Hubby dear has been a part of all my death bed scenes, funerals, aftermath, and all the consents I have signed till date. He made sure that he was there when the ashes of the deceased were slowly lowered in the water body in each timeline, and his arrival back home with a sullen, tired, and lost look was a declaration for me that this is how it is going to be now!! We were in this together. He was losing a bit of me too, and he had to deal with it. My void that he had no capacity to replace. He knew that; perhaps that’s why he never made any promises to anyone. I wish I had the courage to oppose many things in retrospect. Rituals carried silently in the name of tradition and dogmatic beliefs left me more confused, irritated, and heartbroken, but I don’t think I could speak what I felt then. I had no voice those years. Yes, there are and there will always be rituals that people will follow to find more peace for themselves and to bring peace to the dead and departed souls so that they can continue to stay and rest in peace. Often everyone seems lost in the carrying of these traditions. There is that one ritual that is never handed over, unlike the assets and personal items, which demand almost emergency attention as to what belongs to whom? Those that are in a hurry hurry, while those that can stay with it stay.

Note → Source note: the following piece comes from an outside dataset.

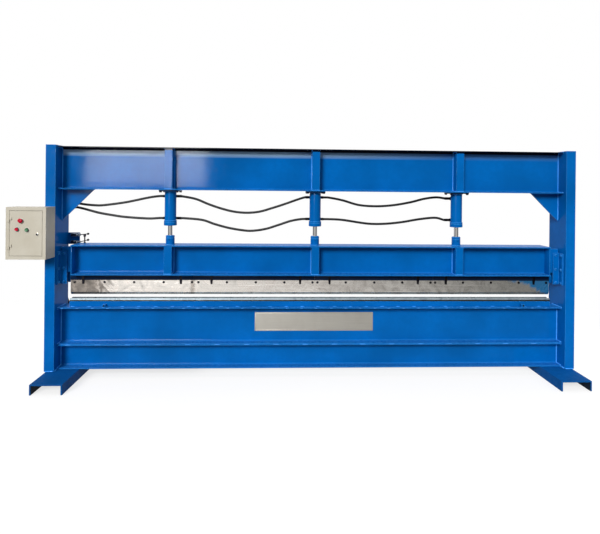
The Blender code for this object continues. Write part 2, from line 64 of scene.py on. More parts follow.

It is a choice that gets made then.
I call it the grief ritual. A personal ritual that has nothing to do with who was what to whom in what relation? It is heartfelt.
Grief,
A ritual of love.
A ritual of attachment.
A ritual of pain.
A ritual of sadness.
A ritual of separation.
A ritual of staying in love.
A ritual of getting out of it.
A ritual of cutting cords with the past.
A ritual of letting go.
A ritual of acceptance.
Some of us may never be able to do this in this deep way but need objects and reminders that confirm the duration of the pain that we stayed long enough in. I think those rituals are automatically completed when your shoes are ultimately worn out as a sign. When the grief has been outlived, so has the associated object.
Yesterday, at the last day of the traditional Pitrapaksh period in the Hindu calendar, when the world offered and asked for blessings from the deceased loved ones (called Pitra), along with forgiveness, was another subtle message from a presence around, telling the Jamai Raja…
Thank you for preserving my shoes all this while and honoring me in your own distinct way. Thank you for taking care of the things and people that I loved. I acknowledge your presence in the journey I have been absent from. We have walked together step by step in the same shoes to come to this place. We both know where it can pinch, but it is also time to get yourself a new one. The color you like. Your grief is worn out, and it cannot last forever, no matter how much you love me and miss me. Don’t mend or repair it now. You don’t need the reminders either. Let it all go.
I almost woke up from a slumber as he repeated himself, “Can I throw them now?”
Of course, and I simply said, Hey, you didn’t need to ask me! I think it is time to buy yourself another fresh pair for your collection. It is Navratri, and there are going to be such good offers on line. It is the beginning of the new.